Return the full listing exactly as it is written.
-- begin --
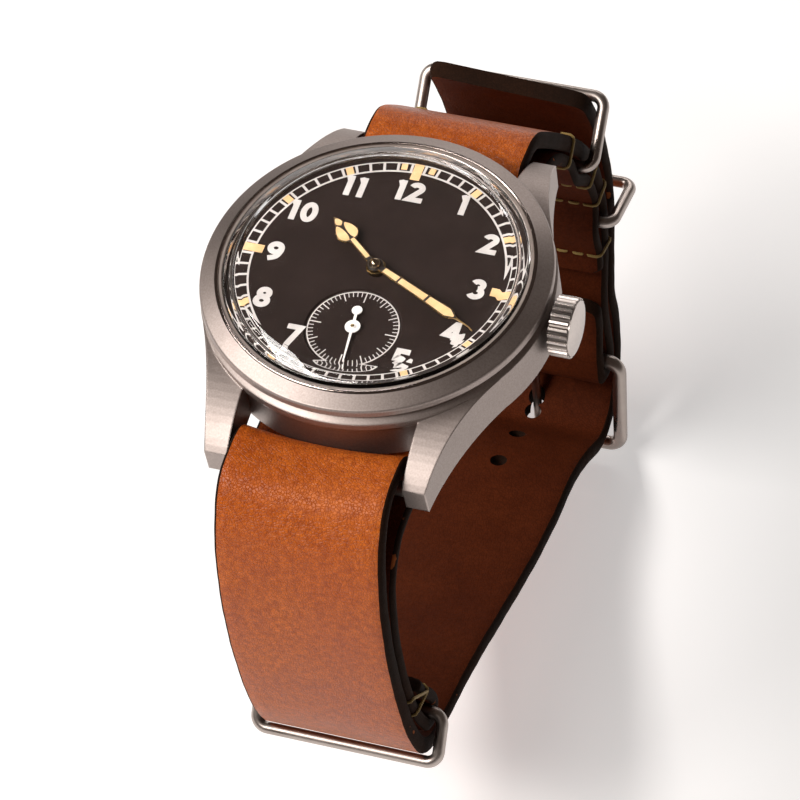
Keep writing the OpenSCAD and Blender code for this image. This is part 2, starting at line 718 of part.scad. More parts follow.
module third_wheel() {
    color(brass) at(third_at) {
        wheel(third_teeth, third_m, third_a, third_z, third_z + wheel_t, 5, 0.55);
        pinion(third_leaves, center_m, third_a, center_z - 0.15, center_z + 0.3);
        arbor(0.22, bridge_bot + 0.15, plate_bot + 0.35);
    }
}

module fourth_wheel() {
    color(brass) at(fourth_at) {
        wheel(fourth_teeth, fourth_m, fourth_a, fourth_z, fourth_z + wheel_t, 5, 0.5);
        pinion(fourth_leaves, third_m, fourth_a, third_z - 0.15, third_z + 0.35);
        disc(fourth_arbor_r, bridge_top + 0.1, seconds_z + 0.2);
        disc(pivot_r, bridge_bot + 0.15, bridge_top + 0.2);
    }
}

escape_r = 2.1;
escape_teeth = 15;
module escape_wheel() {
    tooth = 360 / escape_teeth;
    color(nickel) at(escape_at) {
        translate([0, 0, escape_z]) linear_extrude(0.14) difference() {
            polygon([for (i = [0:escape_teeth - 1], k = [0:3])
                let (r = [1.5, escape_r, escape_r, 1.62][k])
                    polar([0, 0], r, tooth * (i + [0, 0.34, 0.46, 0.4][k]))]);
            difference() {
                circle(1.25);
                circle(0.4);
                for (i = [0:3]) rotate(i * 90) translate([0, -0.13]) square([1.4, 0.26]);
            }
        }
        pinion(escape_leaves, fourth_m, escape_a, fourth_z - 0.15, fourth_z + 0.3);
        arbor(0.14, bridge_bot + 0.15, plate_bot + 0.35);
    }
}

module pallet_fork() {
    stone = 0.3;
    reach = escape_r + 0.25 + stone / 2;
    color(nickel) union() {
        translate([0, 0, escape_z - 0.03]) linear_extrude(0.18) {
            translate(pallet_at) circle(0.4);
            for (s = [-1, 1]) {
                tip = polar(escape_at, reach, escape_line + s * 32);
                translate(pallet_at) rotate(bearing(pallet_at, tip)) translate([0, -0.15])
                    square([norm(tip - pallet_at), 0.3]);
                translate(tip) rotate(escape_line + s * 32) square([stone, 0.34], center = true);
            }
            translate(pallet_at) rotate(escape_line) difference() {
                union() {
                    translate([0, -0.14]) square([2.4, 0.28]);
                    translate([1.95, -0.4]) square([0.65, 0.8]);
                }
                translate([2.2, -0.14]) square([0.6, 0.28]);
            }
        }
        at(pallet_at) arbor(0.14, pallet_bridge_z + 0.1, plate_bot + 0.35);
    }
}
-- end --
__Finished task__
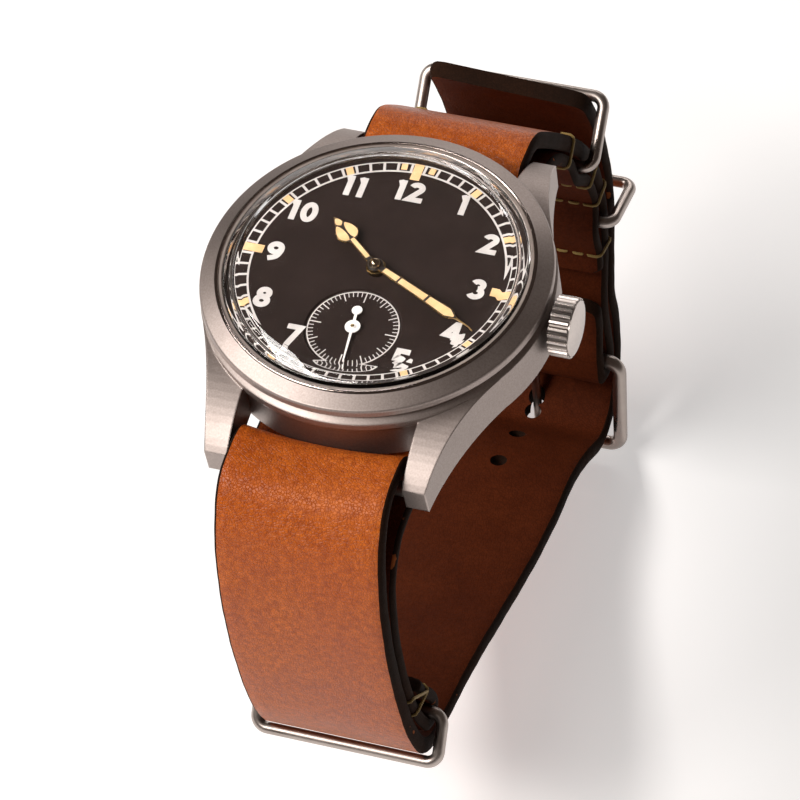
Keep writing the OpenSCAD and Blender code for this image. This is part 2, starting at line 718 of part.scad. More parts follow.
module third_wheel() {
    color(brass) at(third_at) {
        wheel(third_teeth, third_m, third_a, third_z, third_z + wheel_t, 5, 0.55);
        pinion(third_leaves, center_m, third_a, center_z - 0.15, center_z + 0.3);
        arbor(0.22, bridge_bot + 0.15, plate_bot + 0.35);
    }
}

module fourth_wheel() {
    color(brass) at(fourth_at) {
        wheel(fourth_teeth, fourth_m, fourth_a, fourth_z, fourth_z + wheel_t, 5, 0.5);
        pinion(fourth_leaves, third_m, fourth_a, third_z - 0.15, third_z + 0.35);
        disc(fourth_arbor_r, bridge_top + 0.1, seconds_z + 0.2);
        disc(pivot_r, bridge_bot + 0.15, bridge_top + 0.2);
    }
}

escape_r = 2.1;
escape_teeth = 15;
module escape_wheel() {
    tooth = 360 / escape_teeth;
    color(nickel) at(escape_at) {
        translate([0, 0, escape_z]) linear_extrude(0.14) difference() {
            polygon([for (i = [0:escape_teeth - 1], k = [0:3])
                let (r = [1.5, escape_r, escape_r, 1.62][k])
                    polar([0, 0], r, tooth * (i + [0, 0.34, 0.46, 0.4][k]))]);
            difference() {
                circle(1.25);
                circle(0.4);
                for (i = [0:3]) rotate(i * 90) translate([0, -0.13]) square([1.4, 0.26]);
            }
        }
        pinion(escape_leaves, fourth_m, escape_a, fourth_z - 0.15, fourth_z + 0.3);
        arbor(0.14, bridge_bot + 0.15, plate_bot + 0.35);
    }
}

module pallet_fork() {
    stone = 0.3;
    reach = escape_r + 0.25 + stone / 2;
    color(nickel) union() {
        translate([0, 0, escape_z - 0.03]) linear_extrude(0.18) {
            translate(pallet_at) circle(0.4);
            for (s = [-1, 1]) {
                tip = polar(escape_at, reach, escape_line + s * 32);
                translate(pallet_at) rotate(bearing(pallet_at, tip)) translate([0, -0.15])
                    square([norm(tip - pallet_at), 0.3]);
                translate(tip) rotate(escape_line + s * 32) square([stone, 0.34], center = true);
            }
            translate(pallet_at) rotate(escape_line) difference() {
                union() {
                    translate([0, -0.14]) square([2.4, 0.28]);
                    translate([1.95, -0.4]) square([0.65, 0.8]);
                }
                translate([2.2, -0.14]) square([0.6, 0.28]);
            }
        }
        at(pallet_at) arbor(0.14, pallet_bridge_z + 0.1, plate_bot + 0.35);
    }
}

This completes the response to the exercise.